Return the count of lines that mention "caption", with no other words.

▶ [Exercise material]

[start]

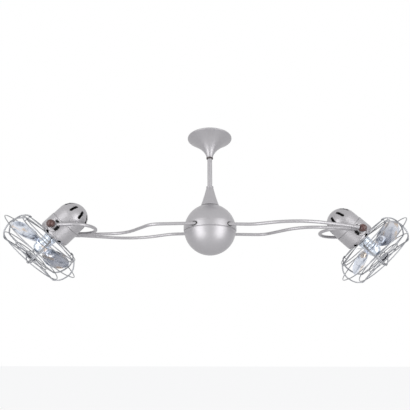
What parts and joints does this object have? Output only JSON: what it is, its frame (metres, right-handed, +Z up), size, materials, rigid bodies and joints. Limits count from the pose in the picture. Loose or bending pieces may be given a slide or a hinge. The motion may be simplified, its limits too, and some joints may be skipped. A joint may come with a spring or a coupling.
{
  "type": "twin head ceiling fan",
  "caption": "Ceiling fan with two tilting caged motor heads on curved arms that turn about a central ball hub hung from a downrod and flared canopy.",
  "frame": {"origin": "centre of the ceiling plate's upper face, midway between its two screw holes, on the downrod's axis", "axes": "+Z up along the downrod, +X along the arms towards the right head, -Y towards the viewer of the picture"},
  "size_m": [1.2606, 0.342, 0.4923],
  "materials": {
    "silver_paint": "satin metallic silver paint",
    "chrome_wire": "bright chromed wire",
    "polished_metal": "mirror-polished hub",
    "polished_blade": "polished metal blade",
    "mahogany": "dark red-brown turned wood, lacquered",
    "dark_collar": "dark collar",
    "zinc_steel": "zinc-plated steel",
    "cast_alloy": "cast aluminium",
    "bearing_steel": "ground bearing steel",
    "lamination_steel": "stacked steel laminations",
    "copper_wire": "enamelled copper windings",
    "slip_brass": "brass contact rings",
    "black_plastic": "black moulded plastic",
    "black_rubber": "black rubber"
  },
  "bodies": {
    "mount": {"ceiling_bracket": "zinc_steel", "hanger_ball": "black_plastic", "cross_pin": "zinc_steel", "canopy": "silver_paint", "collar_ring": "dark_collar", "collar_screw": "zinc_steel", "downrod": "silver_paint", "neck_cover": "silver_paint", "spindle": "zinc_steel", "spindle_nut": "zinc_steel", "brush_block": "black_plastic"},
    "arms": {"hub_casting": "cast_alloy", "hub_bearings": "bearing_steel", "slip_ring": "slip_brass", "ball_upper": "silver_paint", "ball_band": "silver_paint", "ball_lower": "silver_paint", "arm_grommets": "black_rubber", "arm_curve_left": "silver_paint", "arm_curve_right": "silver_paint", "arm_bow_left": "silver_paint", "arm_bow_right": "silver_paint", "yoke_left": "silver_paint", "yoke_right": "silver_paint", "arm_joint_left": "silver_paint", "arm_joint_right": "silver_paint"},
    "head_left": {"housing_front_left": "silver_paint", "housing_rear_left": "silver_paint", "stator_left": "lamination_steel", "winding_left": "copper_wire", "bearings_left": "bearing_steel", "pivot_bushes_left": "black_plastic", "pivot_studs_left": "zinc_steel", "guard_rear_left": "chrome_wire", "guard_front_left": "chrome_wire", "guard_boss_left": "chrome_wire"},
    "fan_left": {"rotor_left": "lamination_steel", "blade_hub_left": "polished_metal", "blades_left": "polished_blade", "spinner_left": "polished_metal"},
    "knob_near_left": {"knob_near_left": "mahogany"},
    "knob_far_left": {"knob_far_left": "mahogany"},
    "head_right": {"housing_front_right": "silver_paint", "housing_rear_right": "silver_paint", "stator_right": "lamination_steel", "winding_right": "copper_wire", "bearings_right": "bearing_steel", "pivot_bushes_right": "black_plastic", "pivot_studs_right": "zinc_steel", "guard_rear_right": "chrome_wire", "guard_front_right": "chrome_wire", "guard_boss_right": "chrome_wire"},
    "fan_right": {"rotor_right": "lamination_steel", "blade_hub_right": "polished_metal", "blades_right": "polished_blade", "spinner_right": "polished_metal"},
    "knob_near_right": {"knob_near_right": "mahogany"},
    "knob_far_right": {"knob_far_right": "mahogany"}
  },
  "joints": [
    {"name": "arms_spin", "type": "hinge", "parent": "mount", "child": "arms", "pos_m": [0, 0, -0.327], "axis": [0, 0, 1], "continuous": true},
    {"name": "head_tilt_left", "type": "hinge", "parent": "arms", "child": "head_left", "pos_m": [-0.47091, -0.0315, -0.33304], "axis": [0, -1, 0], "range_deg": [-137.5, 42.5]},
    {"name": "fan_spin_left", "type": "hinge", "parent": "head_left", "child": "fan_left", "pos_m": [-0.47091, -0.0315, -0.33304], "axis": [-0.6756, 0, -0.7373], "continuous": true},
    {"name": "knob_turn_near_left", "type": "hinge", "parent": "head_left", "child": "knob_near_left", "pos_m": [-0.47091, 0.0373, -0.33304], "axis": [0, 1, 0], "range_deg": [0, 540]},
    {"name": "knob_turn_far_left", "type": "hinge", "parent": "head_left", "child": "knob_far_left", "pos_m": [-0.47091, -0.1003, -0.33304], "axis": [0, -1, 0], "range_deg": [0, 540]},
    {"name": "head_tilt_right", "type": "hinge", "parent": "arms", "child": "head_right", "pos_m": [0.47091, 0.0315, -0.33304], "axis": [0, 1, 0], "range_deg": [-135, 45]},
    {"name": "fan_spin_right", "type": "hinge", "parent": "head_right", "child": "fan_right", "pos_m": [0.47091, 0.0315, -0.33304], "axis": [0.7071, 0, -0.7071], "continuous": true},
    {"name": "knob_turn_near_right", "type": "hinge", "parent": "head_right", "child": "knob_near_right", "pos_m": [0.47091, -0.0373, -0.33304], "axis": [0, -1, 0], "range_deg": [0, 540]},
    {"name": "knob_turn_far_right", "type": "hinge", "parent": "head_right", "child": "knob_far_right", "pos_m": [0.47091, 0.1003, -0.33304], "axis": [0, 1, 0], "range_deg": [0, 540]}
  ]
}
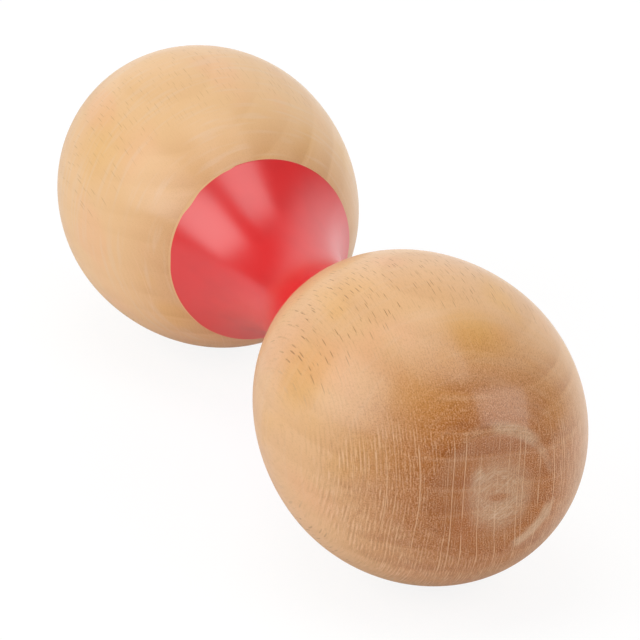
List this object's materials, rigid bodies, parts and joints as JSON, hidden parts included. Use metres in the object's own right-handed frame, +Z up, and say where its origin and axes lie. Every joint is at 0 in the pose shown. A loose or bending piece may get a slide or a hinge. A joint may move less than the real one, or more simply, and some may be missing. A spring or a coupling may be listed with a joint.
{
  "type": "double-ended maraca",
  "caption": "Hand rattle turned from wood: two hollow egg-shaped ends with loose pellets inside, glued to the tenons of a concave painted waist that is its grip.",
  "frame": {"origin": "on the surface that the maraca lies on, straight under the middle of the waist", "axes": "+X along the long axis from the rear shell to the front shell, +Z up from the surface it lies on, +Y sideways"},
  "size_m": [0.162, 0.05, 0.05],
  "materials": {
    "lacquered_beech": "clear satin lacquer over turned beech",
    "red_paint": "gloss red paint over turned beech",
    "steel": "bright rolled steel shot"
  },
  "bodies": {
    "wooden_body": {"waist": "red_paint", "front_shell": "lacquered_beech", "rear_shell": "lacquered_beech"},
    "front_pellet_01": {"front_pellet_01": "steel"},
    "front_pellet_02": {"front_pellet_02": "steel"},
    "front_pellet_03": {"front_pellet_03": "steel"},
    "front_pellet_04": {"front_pellet_04": "steel"},
    "front_pellet_05": {"front_pellet_05": "steel"},
    "front_pellet_06": {"front_pellet_06": "steel"},
    "front_pellet_07": {"front_pellet_07": "steel"},
    "front_pellet_08": {"front_pellet_08": "steel"},
    "front_pellet_09": {"front_pellet_09": "steel"},
    "front_pellet_10": {"front_pellet_10": "steel"},
    "rear_pellet_01": {"rear_pellet_01": "steel"},
    "rear_pellet_02": {"rear_pellet_02": "steel"},
    "rear_pellet_03": {"rear_pellet_03": "steel"},
    "rear_pellet_04": {"rear_pellet_04": "steel"},
    "rear_pellet_05": {"rear_pellet_05": "steel"},
    "rear_pellet_06": {"rear_pellet_06": "steel"},
    "rear_pellet_07": {"rear_pellet_07": "steel"},
    "rear_pellet_08": {"rear_pellet_08": "steel"},
    "rear_pellet_09": {"rear_pellet_09": "steel"},
    "rear_pellet_10": {"rear_pellet_10": "steel"}
  },
  "joints": [
    {"name": "front_pellet_01_run", "type": "slide", "parent": "wooden_body", "child": "front_pellet_01", "axis": [1, 0, 0], "range_m": [0, 0.0337]},
    {"name": "front_pellet_02_run", "type": "slide", "parent": "wooden_body", "child": "front_pellet_02", "axis": [1, 0, 0], "range_m": [0, 0.0337]},
    {"name": "front_pellet_03_run", "type": "slide", "parent": "wooden_body", "child": "front_pellet_03", "axis": [1, 0, 0], "range_m": [0, 0.0337]},
    {"name": "front_pellet_04_run", "type": "slide", "parent": "wooden_body", "child": "front_pellet_04", "axis": [1, 0, 0], "range_m": [0, 0.0337]},
    {"name": "front_pellet_05_run", "type": "slide", "parent": "wooden_body", "child": "front_pellet_05", "axis": [1, 0, 0], "range_m": [0, 0.0337]},
    {"name": "front_pellet_06_run", "type": "slide", "parent": "wooden_body", "child": "front_pellet_06", "axis": [1, 0, 0], "range_m": [0, 0.0337]},
    {"name": "front_pellet_07_run", "type": "slide", "parent": "wooden_body", "child": "front_pellet_07", "axis": [1, 0, 0], "range_m": [0, 0.0337]},
    {"name": "front_pellet_08_run", "type": "slide", "parent": "wooden_body", "child": "front_pellet_08", "axis": [1, 0, 0], "range_m": [0, 0.0337]},
    {"name": "front_pellet_09_run", "type": "slide", "parent": "wooden_body", "child": "front_pellet_09", "axis": [1, 0, 0], "range_m": [0, 0.0337]},
    {"name": "front_pellet_10_run", "type": "slide", "parent": "wooden_body", "child": "front_pellet_10", "axis": [1, 0, 0], "range_m": [0, 0.0337]},
    {"name": "rear_pellet_01_run", "type": "slide", "parent": "wooden_body", "child": "rear_pellet_01", "axis": [1, 0, 0], "range_m": [0, 0.0337]},
    {"name": "rear_pellet_02_run", "type": "slide", "parent": "wooden_body", "child": "rear_pellet_02", "axis": [1, 0, 0], "range_m": [0, 0.0337]},
    {"name": "rear_pellet_03_run", "type": "slide", "parent": "wooden_body", "child": "rear_pellet_03", "axis": [1, 0, 0], "range_m": [0, 0.0337]},
    {"name": "rear_pellet_04_run", "type": "slide", "parent": "wooden_body", "child": "rear_pellet_04", "axis": [1, 0, 0], "range_m": [0, 0.0337]},
    {"name": "rear_pellet_05_run", "type": "slide", "parent": "wooden_body", "child": "rear_pellet_05", "axis": [1, 0, 0], "range_m": [0, 0.0337]},
    {"name": "rear_pellet_06_run", "type": "slide", "parent": "wooden_body", "child": "rear_pellet_06", "axis": [1, 0, 0], "range_m": [0, 0.0337]},
    {"name": "rear_pellet_07_run", "type": "slide", "parent": "wooden_body", "child": "rear_pellet_07", "axis": [1, 0, 0], "range_m": [0, 0.0337]},
    {"name": "rear_pellet_08_run", "type": "slide", "parent": "wooden_body", "child": "rear_pellet_08", "axis": [1, 0, 0], "range_m": [0, 0.0337]},
    {"name": "rear_pellet_09_run", "type": "slide", "parent": "wooden_body", "child": "rear_pellet_09", "axis": [1, 0, 0], "range_m": [0, 0.0337]},
    {"name": "rear_pellet_10_run", "type": "slide", "parent": "wooden_body", "child": "rear_pellet_10", "axis": [1, 0, 0], "range_m": [0, 0.0337]}
  ]
}
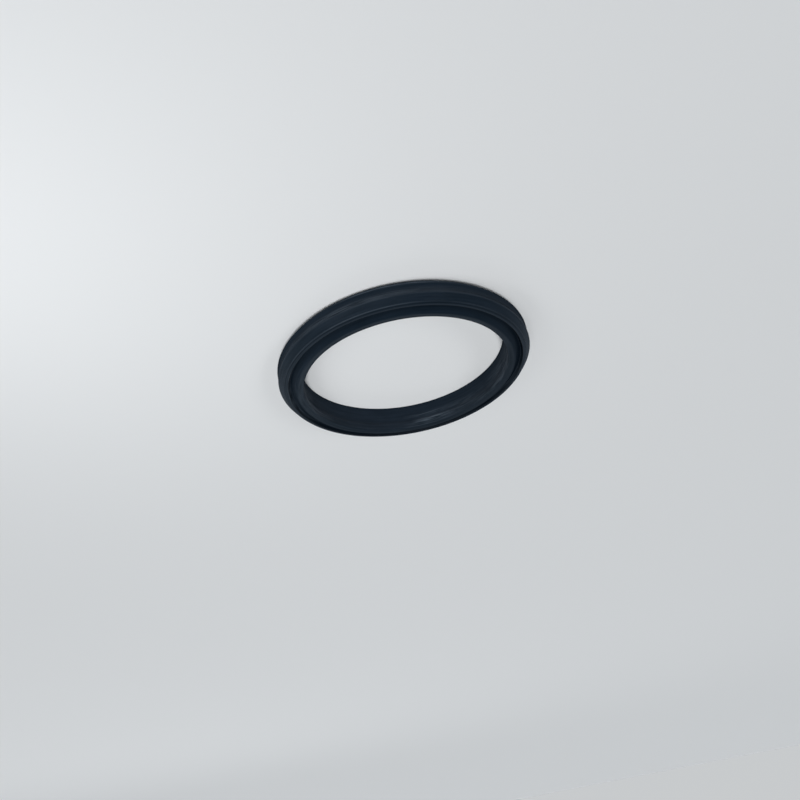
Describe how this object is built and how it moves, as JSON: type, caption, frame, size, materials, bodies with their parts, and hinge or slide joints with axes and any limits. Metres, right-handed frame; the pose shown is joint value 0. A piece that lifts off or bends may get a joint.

[end]

▶ [Full answer] 3